14 thoughts on “Breitner’s Girl in a Kimono series together for the first time

  1. Stunning! I especially love the photographs — did the cat make it into any of the paintings? I would have guessed the girl in the photos was younger than 16, though.

  2. Lovely paintings, though no Japanese woman then or now would wear a kimono so loosely or sloppily, nor would she slouch or lie around in one…I realize the aim was art not cultural authenticity, but it is one of my minor pet peeves seeing kimono–which are formalwear that cost thousands of dollars to buy, take an hour or more to put on (after years of training), and in which one must maintain correct posture at all times & even walk and move in certain ways–treated by Westerners as bathrobes. *Sigh*. Still, lovely paintings 🙂

    1. Excellent point beautifully made. These kinds of fashions for the other, the foreign, the exotic usually focus on the aesthetics and pay little attention to the culture behind it. Thank you for that. :thanks:

    1. It is entirely my pleasure. The Rijksmuseum is always very generous with press materials. I wish all institutions were so willing to share properly high resolution images. If it were up to me, every photo would be this huge.

  3. Very interesting. While reading this article, I realized I was actually familiar with both Breitner’s paintings and his photography but had never realized how closely connected those were and I never knew the story of his social involvement.

    Oh, and of course lgb is absolutely right about the huge difference between how kimonos are worn in Japanese tradition and the way they were used in western Japonisme fashion. I think Breitners work just reflects the local (in this case Dutch) view at the time.

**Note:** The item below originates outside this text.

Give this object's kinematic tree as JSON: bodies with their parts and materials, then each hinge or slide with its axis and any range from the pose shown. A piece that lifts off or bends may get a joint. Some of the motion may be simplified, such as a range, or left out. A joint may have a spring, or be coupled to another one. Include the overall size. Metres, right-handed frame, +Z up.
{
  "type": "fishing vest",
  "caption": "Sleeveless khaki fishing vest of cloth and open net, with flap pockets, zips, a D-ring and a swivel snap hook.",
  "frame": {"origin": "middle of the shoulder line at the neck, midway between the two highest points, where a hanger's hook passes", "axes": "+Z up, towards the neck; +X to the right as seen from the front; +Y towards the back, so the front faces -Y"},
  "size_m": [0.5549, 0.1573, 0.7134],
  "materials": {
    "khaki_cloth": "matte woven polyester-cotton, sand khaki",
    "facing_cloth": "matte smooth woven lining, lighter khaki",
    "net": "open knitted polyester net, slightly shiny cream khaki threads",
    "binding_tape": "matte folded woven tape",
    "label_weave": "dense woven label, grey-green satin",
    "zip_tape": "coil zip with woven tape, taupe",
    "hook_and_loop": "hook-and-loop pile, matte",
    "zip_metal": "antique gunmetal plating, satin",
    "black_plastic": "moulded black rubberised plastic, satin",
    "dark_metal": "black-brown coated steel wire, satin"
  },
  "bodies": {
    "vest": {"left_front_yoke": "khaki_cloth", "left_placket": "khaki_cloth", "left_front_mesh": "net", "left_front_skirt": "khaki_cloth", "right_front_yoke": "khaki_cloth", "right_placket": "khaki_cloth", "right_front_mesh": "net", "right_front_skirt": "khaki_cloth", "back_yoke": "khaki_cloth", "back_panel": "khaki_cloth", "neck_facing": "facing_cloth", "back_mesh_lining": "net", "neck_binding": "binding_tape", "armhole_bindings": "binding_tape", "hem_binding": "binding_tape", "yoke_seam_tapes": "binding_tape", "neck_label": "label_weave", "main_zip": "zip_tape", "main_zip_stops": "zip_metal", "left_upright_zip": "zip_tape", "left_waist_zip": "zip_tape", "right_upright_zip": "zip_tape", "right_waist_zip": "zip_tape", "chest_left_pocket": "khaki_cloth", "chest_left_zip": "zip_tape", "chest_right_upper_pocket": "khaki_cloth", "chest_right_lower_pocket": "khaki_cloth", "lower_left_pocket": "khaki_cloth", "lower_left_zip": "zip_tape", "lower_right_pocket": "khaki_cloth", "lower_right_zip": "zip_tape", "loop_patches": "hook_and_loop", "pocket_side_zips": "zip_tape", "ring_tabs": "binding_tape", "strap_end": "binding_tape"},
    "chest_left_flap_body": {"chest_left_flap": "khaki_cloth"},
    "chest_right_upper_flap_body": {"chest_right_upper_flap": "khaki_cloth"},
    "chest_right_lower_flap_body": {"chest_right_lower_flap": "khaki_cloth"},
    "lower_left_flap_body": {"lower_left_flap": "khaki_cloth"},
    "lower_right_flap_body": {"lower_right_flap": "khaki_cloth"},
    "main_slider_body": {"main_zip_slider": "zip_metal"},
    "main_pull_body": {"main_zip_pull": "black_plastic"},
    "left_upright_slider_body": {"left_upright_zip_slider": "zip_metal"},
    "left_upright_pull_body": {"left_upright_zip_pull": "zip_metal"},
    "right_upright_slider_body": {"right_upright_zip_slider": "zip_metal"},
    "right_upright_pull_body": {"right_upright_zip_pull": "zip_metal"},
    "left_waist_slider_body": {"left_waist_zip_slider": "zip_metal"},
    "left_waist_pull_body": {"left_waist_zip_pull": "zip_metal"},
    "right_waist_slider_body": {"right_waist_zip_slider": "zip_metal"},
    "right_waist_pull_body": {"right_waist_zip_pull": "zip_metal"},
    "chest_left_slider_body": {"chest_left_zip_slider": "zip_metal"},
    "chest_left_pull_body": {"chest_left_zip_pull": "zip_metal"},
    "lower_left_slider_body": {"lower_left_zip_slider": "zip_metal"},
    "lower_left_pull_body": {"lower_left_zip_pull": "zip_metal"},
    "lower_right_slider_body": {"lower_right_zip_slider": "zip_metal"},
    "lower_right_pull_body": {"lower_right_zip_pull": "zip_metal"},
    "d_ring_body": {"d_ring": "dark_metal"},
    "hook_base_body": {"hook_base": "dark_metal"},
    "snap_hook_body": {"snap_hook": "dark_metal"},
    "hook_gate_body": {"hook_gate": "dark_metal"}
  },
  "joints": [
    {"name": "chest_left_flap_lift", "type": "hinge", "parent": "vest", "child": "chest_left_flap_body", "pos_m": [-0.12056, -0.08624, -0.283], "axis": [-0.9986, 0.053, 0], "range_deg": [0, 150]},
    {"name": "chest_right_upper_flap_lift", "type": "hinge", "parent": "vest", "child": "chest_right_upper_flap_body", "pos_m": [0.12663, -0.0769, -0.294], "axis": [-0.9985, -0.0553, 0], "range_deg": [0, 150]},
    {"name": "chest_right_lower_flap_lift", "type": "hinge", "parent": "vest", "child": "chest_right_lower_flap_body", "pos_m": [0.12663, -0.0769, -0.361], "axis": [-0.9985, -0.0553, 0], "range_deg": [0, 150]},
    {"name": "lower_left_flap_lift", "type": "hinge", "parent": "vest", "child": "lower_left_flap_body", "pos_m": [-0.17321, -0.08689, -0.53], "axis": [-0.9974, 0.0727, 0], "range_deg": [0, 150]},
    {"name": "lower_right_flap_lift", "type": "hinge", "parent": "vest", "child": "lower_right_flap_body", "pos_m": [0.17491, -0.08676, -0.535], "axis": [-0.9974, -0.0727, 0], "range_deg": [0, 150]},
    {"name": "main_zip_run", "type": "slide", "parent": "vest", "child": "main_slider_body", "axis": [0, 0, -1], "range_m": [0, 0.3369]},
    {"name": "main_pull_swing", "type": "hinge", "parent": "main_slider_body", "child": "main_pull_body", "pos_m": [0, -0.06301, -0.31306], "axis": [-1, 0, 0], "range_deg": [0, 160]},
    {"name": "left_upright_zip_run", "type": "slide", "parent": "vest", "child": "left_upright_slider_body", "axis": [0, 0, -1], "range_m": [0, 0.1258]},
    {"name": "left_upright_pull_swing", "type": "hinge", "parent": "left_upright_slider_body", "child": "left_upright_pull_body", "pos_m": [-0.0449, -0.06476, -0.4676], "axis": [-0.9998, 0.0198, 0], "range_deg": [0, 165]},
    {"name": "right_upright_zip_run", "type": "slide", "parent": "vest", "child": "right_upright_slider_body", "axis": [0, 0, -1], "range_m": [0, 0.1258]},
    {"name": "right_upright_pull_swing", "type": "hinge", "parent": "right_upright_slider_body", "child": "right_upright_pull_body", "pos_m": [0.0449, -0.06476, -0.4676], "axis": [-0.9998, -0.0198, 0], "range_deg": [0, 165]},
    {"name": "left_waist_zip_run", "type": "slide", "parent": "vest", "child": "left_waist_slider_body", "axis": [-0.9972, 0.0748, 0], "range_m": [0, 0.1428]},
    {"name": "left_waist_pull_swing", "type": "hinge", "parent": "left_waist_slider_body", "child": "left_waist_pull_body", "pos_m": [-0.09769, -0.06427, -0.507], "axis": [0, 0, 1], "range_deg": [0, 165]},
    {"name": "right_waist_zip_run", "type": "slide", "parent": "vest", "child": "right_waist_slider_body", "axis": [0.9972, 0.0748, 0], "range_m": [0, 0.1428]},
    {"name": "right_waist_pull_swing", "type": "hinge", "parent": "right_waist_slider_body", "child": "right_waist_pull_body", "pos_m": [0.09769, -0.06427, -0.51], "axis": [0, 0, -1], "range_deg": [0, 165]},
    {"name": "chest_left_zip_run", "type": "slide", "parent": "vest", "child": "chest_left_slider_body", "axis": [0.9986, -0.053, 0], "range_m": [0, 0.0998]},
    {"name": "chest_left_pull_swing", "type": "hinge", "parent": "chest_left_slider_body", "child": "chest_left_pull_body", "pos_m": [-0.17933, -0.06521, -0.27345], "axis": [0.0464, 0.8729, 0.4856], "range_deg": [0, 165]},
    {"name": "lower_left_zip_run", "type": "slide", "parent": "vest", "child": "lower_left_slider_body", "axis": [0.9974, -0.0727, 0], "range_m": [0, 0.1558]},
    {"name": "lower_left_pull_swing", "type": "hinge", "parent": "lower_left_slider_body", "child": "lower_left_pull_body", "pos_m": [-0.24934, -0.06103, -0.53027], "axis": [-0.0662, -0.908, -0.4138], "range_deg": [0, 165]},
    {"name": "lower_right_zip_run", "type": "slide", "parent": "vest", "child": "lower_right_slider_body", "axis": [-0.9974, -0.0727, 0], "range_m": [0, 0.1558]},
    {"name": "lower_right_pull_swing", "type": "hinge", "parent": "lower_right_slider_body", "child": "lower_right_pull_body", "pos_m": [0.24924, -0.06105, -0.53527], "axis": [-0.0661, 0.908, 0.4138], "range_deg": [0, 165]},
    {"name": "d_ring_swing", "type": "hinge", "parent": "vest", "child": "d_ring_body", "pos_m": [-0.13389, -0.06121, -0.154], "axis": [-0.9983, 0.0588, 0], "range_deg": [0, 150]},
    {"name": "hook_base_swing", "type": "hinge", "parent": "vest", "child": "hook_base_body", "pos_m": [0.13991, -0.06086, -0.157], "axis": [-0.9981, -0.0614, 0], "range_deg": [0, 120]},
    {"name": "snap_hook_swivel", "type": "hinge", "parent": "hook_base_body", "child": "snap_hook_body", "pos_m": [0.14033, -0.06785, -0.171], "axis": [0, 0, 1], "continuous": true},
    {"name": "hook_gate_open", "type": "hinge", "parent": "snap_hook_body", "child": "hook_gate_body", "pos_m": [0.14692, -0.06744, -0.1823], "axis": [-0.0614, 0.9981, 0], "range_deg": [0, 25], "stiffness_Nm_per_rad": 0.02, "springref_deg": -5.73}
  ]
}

    I just keep looking at the pictures though… I am interested in textiles and this is such a study of those as well (I did always wonder about the combination of the kimono and the rug. Those things may all come from east of the Netherlands, I really don’t think they came from the same place)

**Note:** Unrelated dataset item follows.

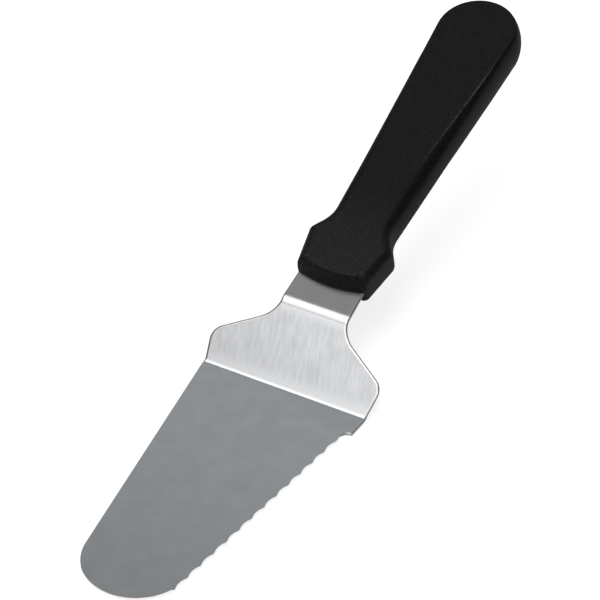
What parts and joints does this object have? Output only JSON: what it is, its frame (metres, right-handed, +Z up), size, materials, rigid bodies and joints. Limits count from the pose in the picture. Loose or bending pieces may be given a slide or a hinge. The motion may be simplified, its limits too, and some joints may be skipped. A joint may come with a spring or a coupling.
{
  "type": "cake server",
  "caption": "Offset cake server: a flat tapering steel blade with a rounded nose and one scalloped edge, a raised heel and a moulded plastic handle.",
  "frame": {"origin": "on the flat underside of the blade, on its middle line, half way between the heel bend and the tip of the nose", "axes": "+X along the blade towards its nose, +Y towards the scalloped edge, +Z up, out of the blade's upper face"},
  "size_m": [0.2646, 0.0632, 0.0673],
  "materials": {
    "steel": "stainless steel sheet, fine brushed satin along the length, with bright polished bends",
    "handle_plastic": "black polypropylene with a fine moulded grain"
  },
  "bodies": {
    "root": {"blade": "steel", "handle": "handle_plastic"}
  },
  "joints": []
}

  4. We have a video tape of it, so we must have liked it for a long time. Positively historical, video tape. To all the intelligent people of good taste who visit this site, I say “watch Topsy-Turvy”: a semi-historical drama that’s also an aesthetic delight.

  5. The witty film Topsy-Turvy has a strong cast of many British character actors recognizable to PBS watchers. The beautiful photography is saturated with color (perhaps I should say ‘colour’). And you can sing along with it.

    I do prefer the striped moggy photograph. A more true-to-life shot would have kitty asleep on the skirts of the kimono.

  6. The rug is most definitely not Japanese, Japan doesn’t have a rug tradition. I think you are probably right, it’s all “eastern” from the Dutch perspective, but in reality there is no cultural coherence. All cross-cultural art is bound to reflect the artist’s cultural biases, even when attempting to be more documentarian than these are, but I can’t help but think how bizarre and possibly even disrespectful a Japanese viewer would find the use of kimono in such a portrait–I mean, it’s insulting to dirty your rice with soy sauce, much less wear a sloppy kimono…

    Having said that, I too LOVE textiles, esp. Japanese textiles, and the painterly rendering of the kimonos is beautiful.

  7. I just came upon this item on this excellent blog, and I would like to comment upon the ‘proper’ way of wearing a kimono, because although it is true that in Japan, they would not normally have been worn like Breitner shows in his paintings, there are of course many Japanese artworks in which women (and also men) are shown wearing kimono in an ‘informal manner’. This goes especially for erotic woodblock prints, also known as ‘shunga’. In these you will find people wearing the most complicated and formal kinds of kimono in various states of unravelling. Breitner was certainly familiar with these kind of prints, and of course refers to them in the way he represented Geesje in kimono, adding a strong sense of eroticism to his paintings. Another source for this ‘informal way of wearing kimono’, could have been erotic photographs, which were produced in large numbers in the Meiji period in Japan, mostly for foreign travellers. In addition, the Dutch had been wearing kimono as informal (but expensive) house-coats since the 17th century, as is shown in many painted portraits of members of the elite from that period.